The NZ Bill makes it a criminal offence to carry out conversion therapy practices on a person under age 18, or to carry out conversion therapy that causes serious harm. This is a positive change, but in all other cases for people over 18 where no harm has been proven (to the standard required for criminal prosecution), the offence becomes civil rather than criminal.

We consider that conversion therapy is harmful and should not be allowed under any circumstances regarless of age. Consequently, we would like to see the age limit and conditions removed from section 8.

We would like to see:

  • The option of a criminal offence if the person is over 18 and no harm has been proven.
  • Section 8  amended to read as follows:

8 Offence to perform conversion practice on any person 

(1) A person commits an offence if the person performs a conversion practice on any individual.

(2) Consent is not a defence under subsection (1).

(3) A person who commits an offence under subsection (1) is liable on conviction to a term of imprisonment not exceeding 3 years.

Barriers to prosecution

We are concerned that the proposed law will not be used because of the barriers to prosecution and consequently will prove ineffective and not be a deterrent. We see several barriers to prosecution:

First, because imprisonment is the only sentencing outcome, this may lead to a reluctance to prosecute. Those deciding if prosecution should proceed may consider that the case is not serious enough to warrant imprisonment.

Second, because the harm caused by conversion therapy is more likely to be psychological rather than physical, it will likely be difficult to prove that harm has occurred. This will provide a further barrier to prosecution.

Third, under section 12 of the Bill prosecutions require the consent of the Attorney-General. This is usually the case for crimes where a very high threshold is required for prosecution. However, in this case, this inclusion is likely to prove to be a significant impediment to prosecution. Because the New Zealand Attorney-General is a member of an elected political party, they may also be susceptible to political influences and could conceivably prevent warranted prosecutions.

Fourth, section 5 (1) (b) of the Bill specifies that conversion therapy practices have to be performed with the intent of changing someone’s sexual or gender orientation. Proof of intent is complex, and we would prefer to see a lower bar of proof of action.
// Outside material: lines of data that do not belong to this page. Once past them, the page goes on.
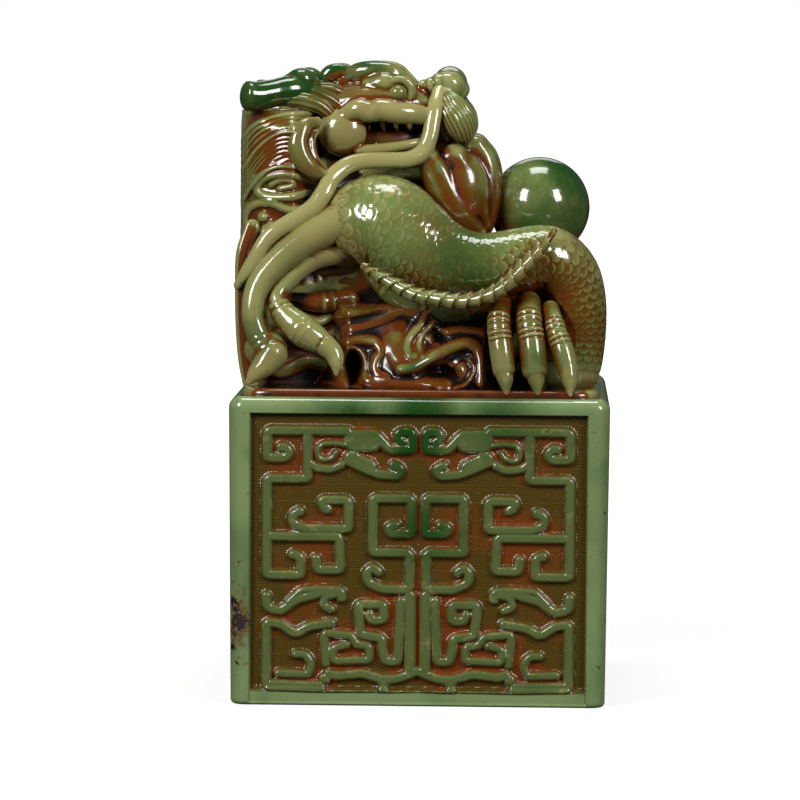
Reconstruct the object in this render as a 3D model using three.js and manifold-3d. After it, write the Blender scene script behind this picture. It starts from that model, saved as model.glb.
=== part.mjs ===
// A square seal with a dragon knob, carved from one stone: a block with four relief panels, and on it a coiled
// dragon that guards a pearl. Each carved form is its own solid, seated against the forms that carry it.
// Millimetres, +Z up. The origin is the middle of the seal face, and the front looks along -Y.
import * as THREE from 'three';
import { mergeGeometries, mergeVertices } from 'three/addons/utils/BufferGeometryUtils.js';
import Module from 'manifold-3d';

const wasm = await Module();
wasm.setup();

// Driving sizes of the block
const blockWidth = 80;
const blockDepth = 80;
const blockHeight = 65;
const footInset = 0.6;
const cornerRadius = 3.2;
const rimRadius = 2.4;
const footRadius = 1.0;

// Driving sizes of the relief panels
const stileWidth = 4.4;
const railWidth = 3.7;
const footBand = 3.2;
const footBandDepth = 0.5;
const recessDepth = 2.4;
const plateThickness = 0.8;
const strapWidth = 2.7;
const strapRise = 1.1;

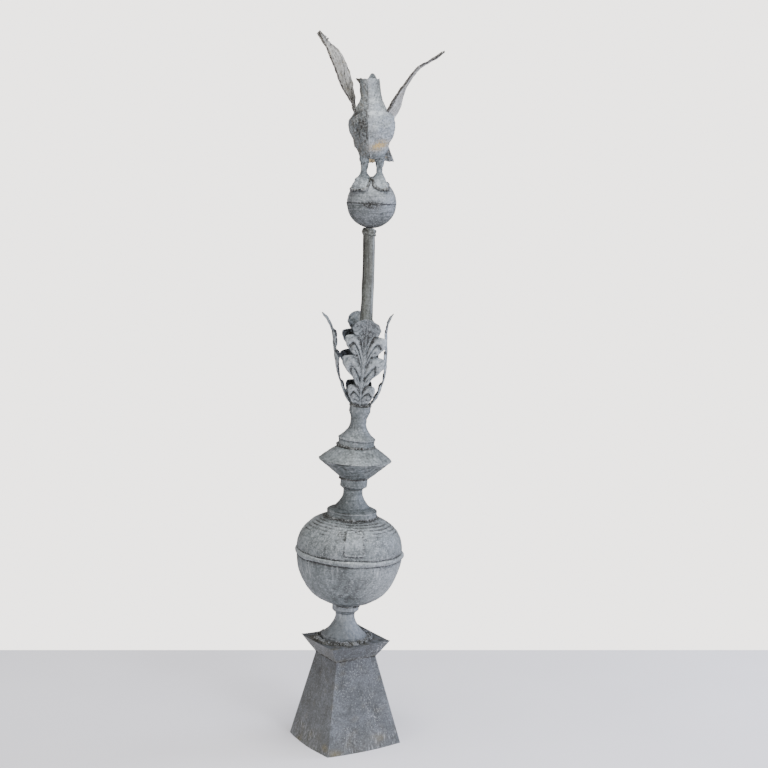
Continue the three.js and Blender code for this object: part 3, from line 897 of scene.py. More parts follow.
@dataclass(frozen=True)
class Globe:
    """The globe: a deep lower bowl rolled out into a bead, and a fuller upper half with a patch on it."""

    radius: float
    depth: float
    rise: float
    fullness: float
    bead_height: float
    bead_proud: float
    lower_seat: float
    upper_seat: float
    patch_turn: float
    patch_size: tuple[float, float] = (0.042, 0.050)
    patch_height: float = 0.037
    patch_edge: float = 0.0012
    line_shares: tuple[float, ...] = (0.6, 0.68, 0.75, 0.81, 0.86, 0.9)
    columns: int = 200

    @property
    def seat_height(self) -> float:
        """How high the bowl's rim lies over its seat on the neck below."""
        return self.depth * math.sqrt(1 - (self.lower_seat / self.radius) ** 2)

    @property
    def lower_height(self) -> float:
        """The height of the lower half with its bead."""
        return self.seat_height + self.bead_height

    @property
    def upper_height(self) -> float:
        """The height of the upper half up to the neck on it."""
        return self.rise * (1 - (self.upper_seat / self.radius) ** self.fullness) ** (1 / self.fullness)

    def lower(self, place: Place, finish: AgedZinc) -> bpy.types.Object:
        """Builds the lower half. The bowl is an ellipse in height, and its bead is half a circle.

        Args:
            place: Where the middle of its foot stands.
            finish: Its finish.

        Returns:
            The piece.
        """
        rim = self.seat_height
        levels = np.linspace(0, rim, 60)
        bowl = self.radius * np.sqrt(1 - ((rim - levels) / self.depth) ** 2)
        part = np.linspace(0.02, 0.98, 14)
        bead = self.radius + self.bead_proud * np.sin(math.pi * part) ** 0.7
        corners = [(0, 0), *zip(bowl, levels), *zip(bead, rim + self.bead_height * part)]
        corners += [(self.radius - 0.001, self.lower_height), (0, self.lower_height)]
        grid = turned_grid(eased_profile(corners, 0.0018, 0.001), self.columns)
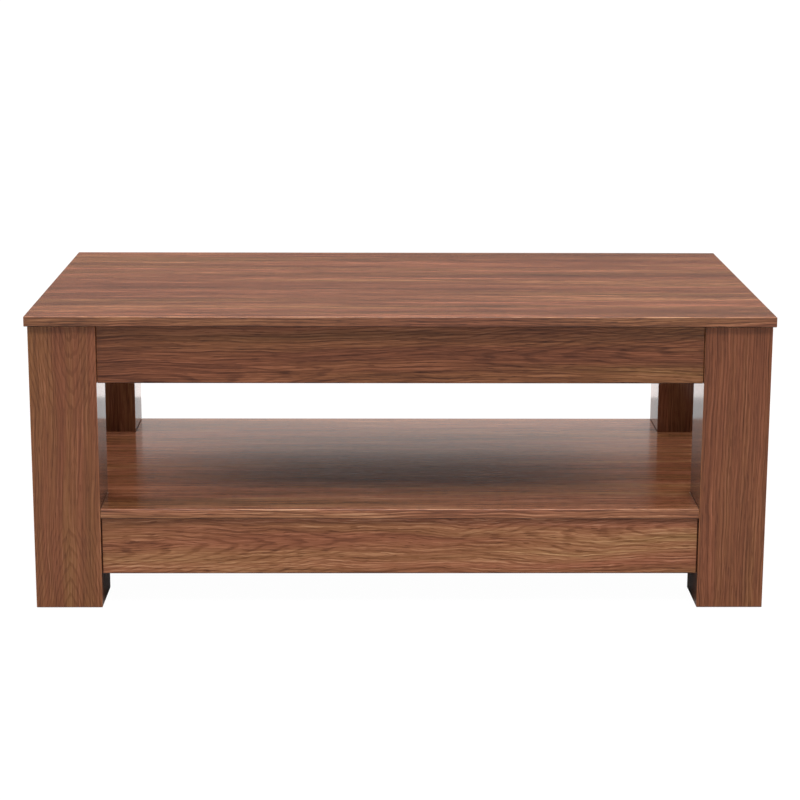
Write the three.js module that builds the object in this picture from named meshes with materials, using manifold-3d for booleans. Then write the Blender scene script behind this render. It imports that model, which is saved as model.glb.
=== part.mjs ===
// A lift-top coffee table made of 15 mm faced boards: four hollow posts, a frame of aprons with a
// storage compartment under the top, an open shelf on a frame of rails, and a pair of sprung
// parallel-arm lift hinges that carry the top up and forwards while it stays level.
//
// Millimetres, +Z up, +X to the right of someone sitting at the table, -Y towards them.
// The origin is the centre of the footprint, at floor level. The top is shown closed.
import * as THREE from "three";
import Module from "manifold-3d";
import { mergeVertices } from "three/addons/utils/BufferGeometryUtils.js";

// ---- Driving dimensions: the furniture ----
const TOP_LENGTH = 1100;
const TOP_DEPTH = 610;
const HEIGHT = 448;
const BOARD = 15; // every faced board
const POST = 99; // outside width of the square hollow posts
const TOP_OVERHANG_ENDS = 4; // top beyond the posts, left and right
const TOP_OVERHANG_FACES = 8; // top beyond the posts, front and back
const APRON_HEIGHT = 86;
const APRON_SETBACK = 8; // aprons and rails behind the outside of the posts
const RAIL_HEIGHT = 87;
const SHELF_TOP = 155; // height of the shelf's upper face
const SHELF_SETBACK = 1; // shelf edge behind the outside of the posts
const FLOOR_BOARD = 12; // compartment floor
const FLOOR_RISE = 2; // compartment floor above the lower edge of the aprons
const TOP_GAP = 1.5; // closed top above the posts and aprons
const SEAM = 0.2; // gap between neighbouring boards

// ---- Driving dimensions: small parts of the posts ----
const GLIDE_HEIGHT = 2;
const GLIDE_RADIUS = 14;
const FOOT_BLOCK = 40; // height of the block that closes a post at the floor
const CAP = 12; // thickness of the plate that closes a post at the top
const PLUG_GAP = 0.25; // blocks and caps inside a post
const BUMPER_RADIUS = 5;
const BUMPER_CLEARANCE = 0.25; // closed top above its bumpers

// ---- Driving dimensions: the lift hinges ----
const STEEL = 2.5; // bracket sheet
const ARM_STEEL = 3;
const ARM_WIDTH = 16;
const ARM_EYE = 9; // radius of the round ends of an arm
const ARM_SIDE_GAP = 1.5; // between the two arms when they lie side by side
const CRANK = 20; // from the rear arm's lower pivot to its spring post
const CRANK_EYE = 6;
const PIVOT_RADIUS = 4;
const PIVOT_CLEARANCE = 0.3; // radial, in every hole on a pivot
const HEAD_RADIUS = 6.5;
const HEAD_HEIGHT = 1.6;
const PLAY = 0.8; // between plates that turn on one another
const FIT = 0.3; // between pieces that are fastened together
const TURN_GAP = 1.5; // round the moving eyes
const FRONT_SET = 35; // front lower pivot behind the front posts
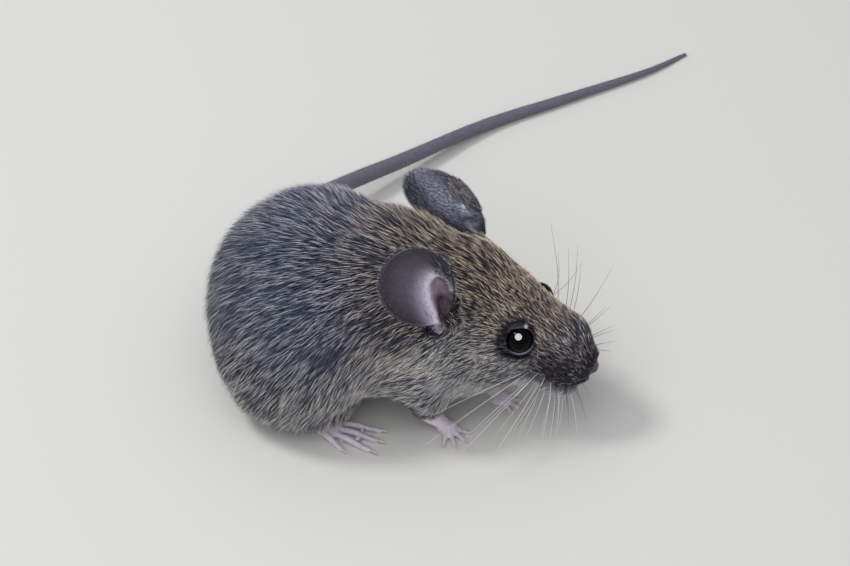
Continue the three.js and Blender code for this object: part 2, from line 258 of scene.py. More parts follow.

As the crimes are not in the Crimes Act, police may not be aware of the crimes and may not investigate or prosecute.

We would like to see:

  • The addition of a fine as a sentencing option;
  • Removal of the requirement for the Attorney-General to approve proceedings;
  • Additional offence(s) for providing conversion therapy practices where intent to convert cannot be proven; and
  • Removal of intent from the definition of conversion therapy.

No support for Victims and Survivors

While criminalising and banning conversion therapy practices is laudable, we cannot ignore that these practices have not only been conducted in the past, but will also likely be conducted in the future – even after they are outlawed.

People who have undergone conversion therapy practices often need help to recover from the mental injury they might have suffered due to the practice. We would like the process for victims receiving help to be as seamless, and as focused on the victims and survivors, as possible.

We would like to see:

  • An extension to the scope of ACC to cover mental injury as a result of conversion therapy practices; that is conversion practices should be added to the list of criminal offences in schedule 3 of the Accident Compensation Act 2001.